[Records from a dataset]

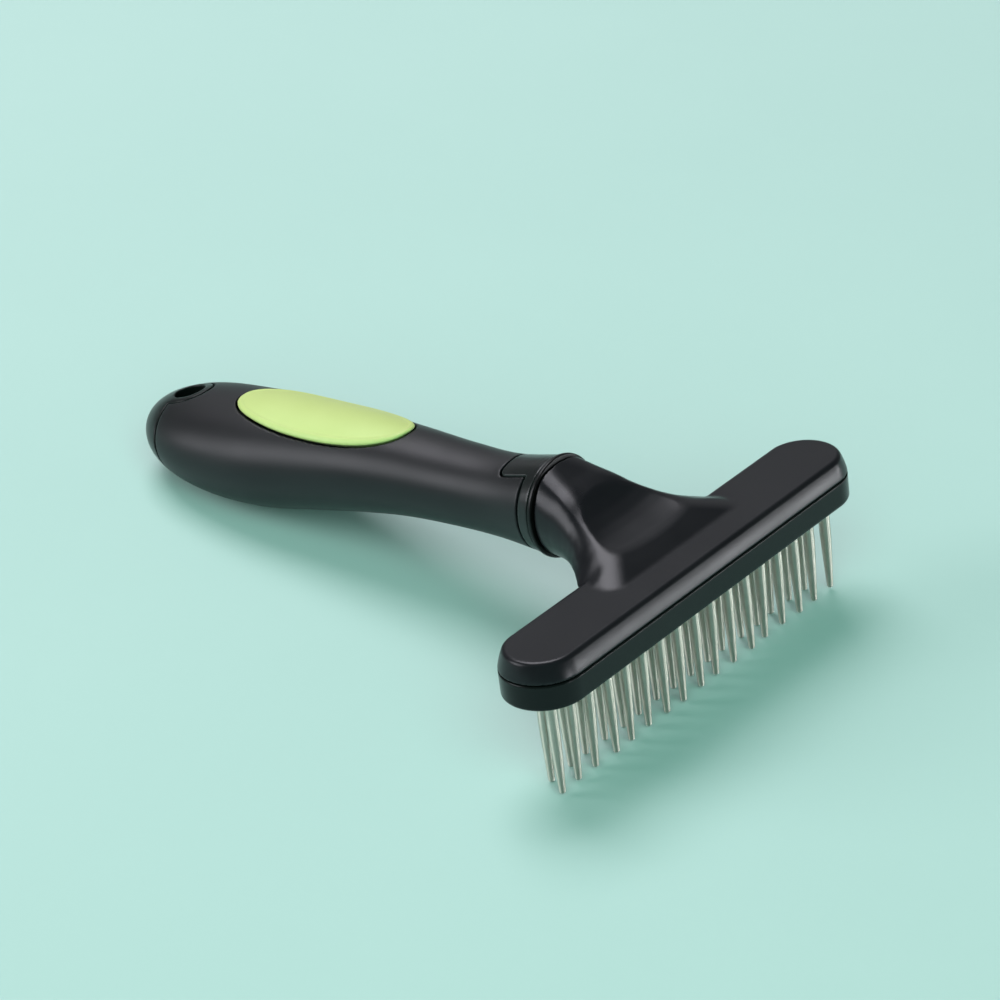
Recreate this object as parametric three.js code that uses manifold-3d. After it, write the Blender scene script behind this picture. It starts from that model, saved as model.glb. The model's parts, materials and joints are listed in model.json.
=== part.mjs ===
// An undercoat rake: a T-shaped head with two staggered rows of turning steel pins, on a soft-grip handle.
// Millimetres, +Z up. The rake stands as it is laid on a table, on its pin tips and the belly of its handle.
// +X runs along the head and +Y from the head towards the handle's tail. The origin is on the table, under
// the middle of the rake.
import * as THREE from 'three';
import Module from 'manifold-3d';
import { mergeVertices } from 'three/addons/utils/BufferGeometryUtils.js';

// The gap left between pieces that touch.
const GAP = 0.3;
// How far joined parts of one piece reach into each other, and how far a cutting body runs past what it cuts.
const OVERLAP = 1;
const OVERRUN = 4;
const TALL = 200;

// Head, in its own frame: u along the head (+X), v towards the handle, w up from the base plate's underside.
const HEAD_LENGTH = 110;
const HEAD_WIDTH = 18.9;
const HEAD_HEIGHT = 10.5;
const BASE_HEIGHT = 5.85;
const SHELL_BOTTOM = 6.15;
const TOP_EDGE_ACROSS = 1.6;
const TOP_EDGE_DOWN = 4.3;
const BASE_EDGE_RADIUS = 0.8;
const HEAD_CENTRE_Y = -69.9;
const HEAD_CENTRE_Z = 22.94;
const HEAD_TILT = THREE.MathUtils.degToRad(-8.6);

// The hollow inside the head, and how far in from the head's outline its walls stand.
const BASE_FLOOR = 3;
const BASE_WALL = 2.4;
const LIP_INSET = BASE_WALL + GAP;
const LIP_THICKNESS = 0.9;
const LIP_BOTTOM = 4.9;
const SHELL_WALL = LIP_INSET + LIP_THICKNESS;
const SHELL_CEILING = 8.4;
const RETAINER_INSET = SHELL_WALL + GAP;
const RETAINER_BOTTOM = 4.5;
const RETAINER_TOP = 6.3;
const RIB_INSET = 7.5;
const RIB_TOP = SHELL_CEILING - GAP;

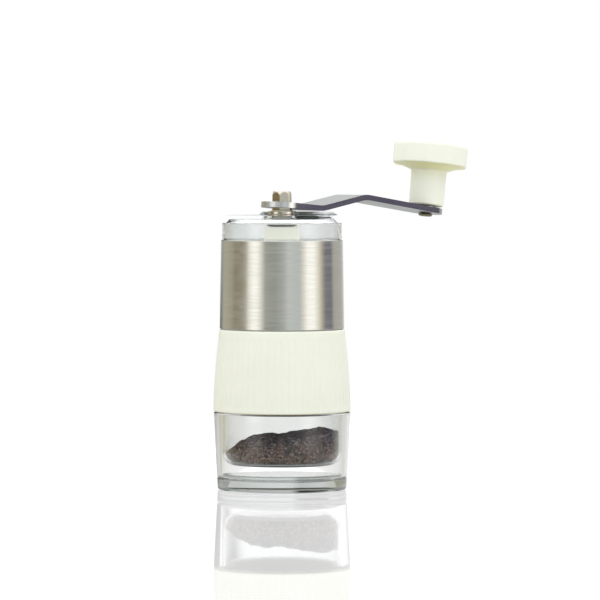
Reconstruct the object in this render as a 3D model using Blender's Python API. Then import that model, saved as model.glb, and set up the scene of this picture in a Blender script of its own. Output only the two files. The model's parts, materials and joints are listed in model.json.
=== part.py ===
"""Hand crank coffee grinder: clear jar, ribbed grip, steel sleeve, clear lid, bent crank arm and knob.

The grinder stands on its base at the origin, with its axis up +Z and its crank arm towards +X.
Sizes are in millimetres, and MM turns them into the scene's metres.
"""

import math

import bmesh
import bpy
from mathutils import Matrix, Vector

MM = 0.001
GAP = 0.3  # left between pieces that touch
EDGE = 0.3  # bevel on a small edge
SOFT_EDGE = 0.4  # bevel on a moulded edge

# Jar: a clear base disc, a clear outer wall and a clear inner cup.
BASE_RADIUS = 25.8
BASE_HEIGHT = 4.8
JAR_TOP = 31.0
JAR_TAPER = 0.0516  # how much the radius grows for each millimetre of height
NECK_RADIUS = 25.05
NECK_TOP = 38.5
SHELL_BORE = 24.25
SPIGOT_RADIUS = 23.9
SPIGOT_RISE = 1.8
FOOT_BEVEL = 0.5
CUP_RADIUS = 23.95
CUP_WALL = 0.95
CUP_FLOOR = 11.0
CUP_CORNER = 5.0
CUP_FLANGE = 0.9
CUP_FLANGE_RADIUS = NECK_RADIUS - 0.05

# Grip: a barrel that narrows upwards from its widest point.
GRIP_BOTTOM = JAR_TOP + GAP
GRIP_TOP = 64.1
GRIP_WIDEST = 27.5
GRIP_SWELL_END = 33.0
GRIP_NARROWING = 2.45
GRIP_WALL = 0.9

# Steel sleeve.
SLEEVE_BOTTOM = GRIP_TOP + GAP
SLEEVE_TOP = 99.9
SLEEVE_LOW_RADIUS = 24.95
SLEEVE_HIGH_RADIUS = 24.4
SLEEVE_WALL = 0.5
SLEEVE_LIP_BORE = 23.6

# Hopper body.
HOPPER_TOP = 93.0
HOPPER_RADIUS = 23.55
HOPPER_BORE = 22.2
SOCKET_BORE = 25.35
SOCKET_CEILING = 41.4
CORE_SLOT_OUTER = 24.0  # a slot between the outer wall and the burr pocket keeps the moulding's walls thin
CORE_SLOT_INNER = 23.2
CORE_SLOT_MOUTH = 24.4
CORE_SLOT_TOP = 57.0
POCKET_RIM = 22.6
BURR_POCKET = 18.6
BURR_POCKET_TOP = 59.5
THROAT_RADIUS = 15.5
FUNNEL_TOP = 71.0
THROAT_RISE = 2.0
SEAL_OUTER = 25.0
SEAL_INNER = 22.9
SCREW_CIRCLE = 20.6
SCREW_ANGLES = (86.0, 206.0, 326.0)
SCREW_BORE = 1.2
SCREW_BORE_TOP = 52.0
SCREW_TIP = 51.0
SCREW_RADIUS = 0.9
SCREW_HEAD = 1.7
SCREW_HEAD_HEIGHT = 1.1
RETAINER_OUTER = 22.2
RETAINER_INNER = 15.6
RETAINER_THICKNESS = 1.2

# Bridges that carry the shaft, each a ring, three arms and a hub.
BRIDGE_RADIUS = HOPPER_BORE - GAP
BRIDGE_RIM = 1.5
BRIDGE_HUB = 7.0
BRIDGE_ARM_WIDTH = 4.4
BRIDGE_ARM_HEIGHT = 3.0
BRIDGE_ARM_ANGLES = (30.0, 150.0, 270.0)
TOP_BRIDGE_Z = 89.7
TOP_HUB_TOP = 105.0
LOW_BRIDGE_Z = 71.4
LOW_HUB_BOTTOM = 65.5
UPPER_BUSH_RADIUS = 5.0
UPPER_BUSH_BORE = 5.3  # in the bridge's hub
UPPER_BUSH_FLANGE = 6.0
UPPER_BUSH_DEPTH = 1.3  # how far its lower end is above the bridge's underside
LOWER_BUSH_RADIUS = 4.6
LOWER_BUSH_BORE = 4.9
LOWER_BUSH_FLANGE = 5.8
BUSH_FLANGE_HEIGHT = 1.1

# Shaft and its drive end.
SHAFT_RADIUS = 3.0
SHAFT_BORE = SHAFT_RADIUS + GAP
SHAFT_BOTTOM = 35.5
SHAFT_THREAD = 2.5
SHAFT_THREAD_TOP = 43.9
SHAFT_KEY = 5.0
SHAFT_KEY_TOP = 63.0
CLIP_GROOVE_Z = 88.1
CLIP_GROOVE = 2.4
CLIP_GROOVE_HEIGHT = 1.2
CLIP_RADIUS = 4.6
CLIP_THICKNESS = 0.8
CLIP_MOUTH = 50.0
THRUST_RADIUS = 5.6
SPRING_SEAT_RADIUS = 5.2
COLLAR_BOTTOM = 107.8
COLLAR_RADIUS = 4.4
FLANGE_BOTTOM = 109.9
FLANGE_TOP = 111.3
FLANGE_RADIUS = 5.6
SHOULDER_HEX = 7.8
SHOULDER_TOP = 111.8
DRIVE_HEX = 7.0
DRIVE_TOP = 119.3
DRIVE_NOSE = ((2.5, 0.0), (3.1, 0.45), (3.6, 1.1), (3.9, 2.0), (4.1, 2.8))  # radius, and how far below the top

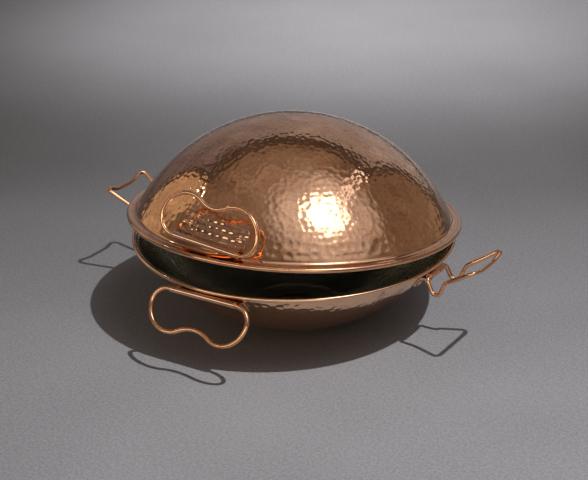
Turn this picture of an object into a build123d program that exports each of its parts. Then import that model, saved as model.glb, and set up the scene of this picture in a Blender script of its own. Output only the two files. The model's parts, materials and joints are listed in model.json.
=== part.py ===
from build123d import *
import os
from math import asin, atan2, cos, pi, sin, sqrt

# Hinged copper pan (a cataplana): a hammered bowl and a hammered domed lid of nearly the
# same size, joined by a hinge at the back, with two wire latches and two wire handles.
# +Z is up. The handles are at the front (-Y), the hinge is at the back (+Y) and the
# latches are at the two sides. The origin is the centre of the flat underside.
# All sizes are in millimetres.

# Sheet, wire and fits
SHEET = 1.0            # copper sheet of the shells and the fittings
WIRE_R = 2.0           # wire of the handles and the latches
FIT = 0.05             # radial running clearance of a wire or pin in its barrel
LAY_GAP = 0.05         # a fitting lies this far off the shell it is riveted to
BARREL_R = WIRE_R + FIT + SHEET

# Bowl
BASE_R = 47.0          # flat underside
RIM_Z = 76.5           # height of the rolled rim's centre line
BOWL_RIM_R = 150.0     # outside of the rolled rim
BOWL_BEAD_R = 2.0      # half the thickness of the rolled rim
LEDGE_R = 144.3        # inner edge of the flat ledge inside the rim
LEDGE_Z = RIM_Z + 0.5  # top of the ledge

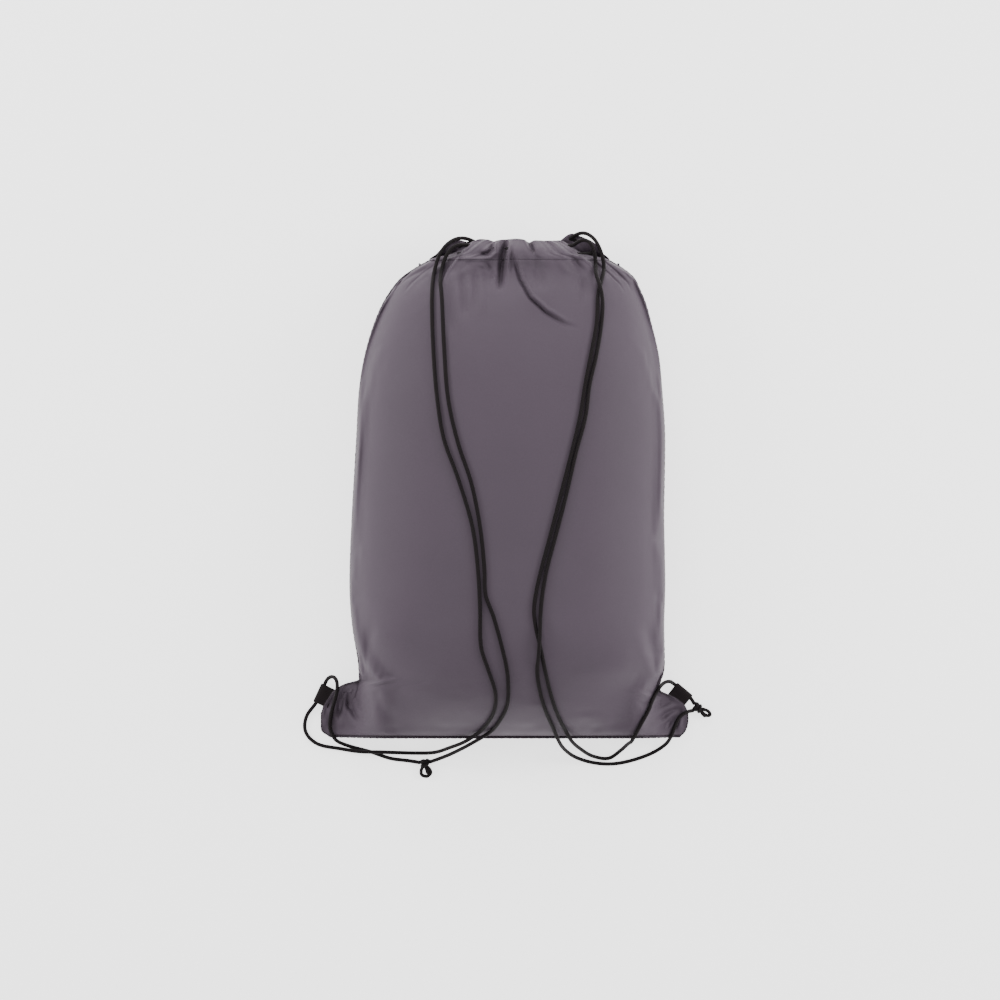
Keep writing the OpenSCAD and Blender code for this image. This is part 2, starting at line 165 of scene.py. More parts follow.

*GOAL*. Only the lines from the beginning of the material above through the line with "const HEAD_TILT = THREE.MathUtils.degToRad(-8.6);" are wanted; extract them exactly.

*RESULT*.
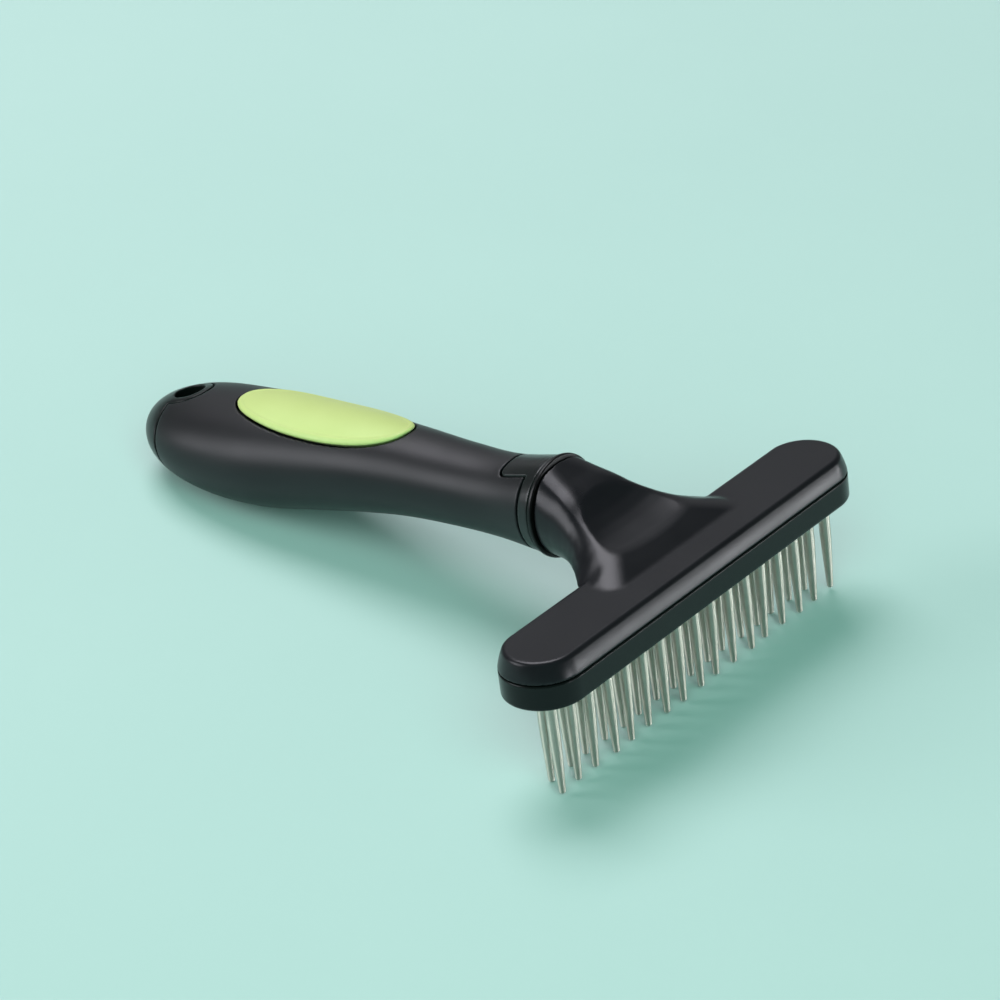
Recreate this object as parametric three.js code that uses manifold-3d. After it, write the Blender scene script behind this picture. It starts from that model, saved as model.glb. The model's parts, materials and joints are listed in model.json.
=== part.mjs ===
// An undercoat rake: a T-shaped head with two staggered rows of turning steel pins, on a soft-grip handle.
// Millimetres, +Z up. The rake stands as it is laid on a table, on its pin tips and the belly of its handle.
// +X runs along the head and +Y from the head towards the handle's tail. The origin is on the table, under
// the middle of the rake.
import * as THREE from 'three';
import Module from 'manifold-3d';
import { mergeVertices } from 'three/addons/utils/BufferGeometryUtils.js';

// The gap left between pieces that touch.
const GAP = 0.3;
// How far joined parts of one piece reach into each other, and how far a cutting body runs past what it cuts.
const OVERLAP = 1;
const OVERRUN = 4;
const TALL = 200;

// Head, in its own frame: u along the head (+X), v towards the handle, w up from the base plate's underside.
const HEAD_LENGTH = 110;
const HEAD_WIDTH = 18.9;
const HEAD_HEIGHT = 10.5;
const BASE_HEIGHT = 5.85;
const SHELL_BOTTOM = 6.15;
const TOP_EDGE_ACROSS = 1.6;
const TOP_EDGE_DOWN = 4.3;
const BASE_EDGE_RADIUS = 0.8;
const HEAD_CENTRE_Y = -69.9;
const HEAD_CENTRE_Z = 22.94;
const HEAD_TILT = THREE.MathUtils.degToRad(-8.6);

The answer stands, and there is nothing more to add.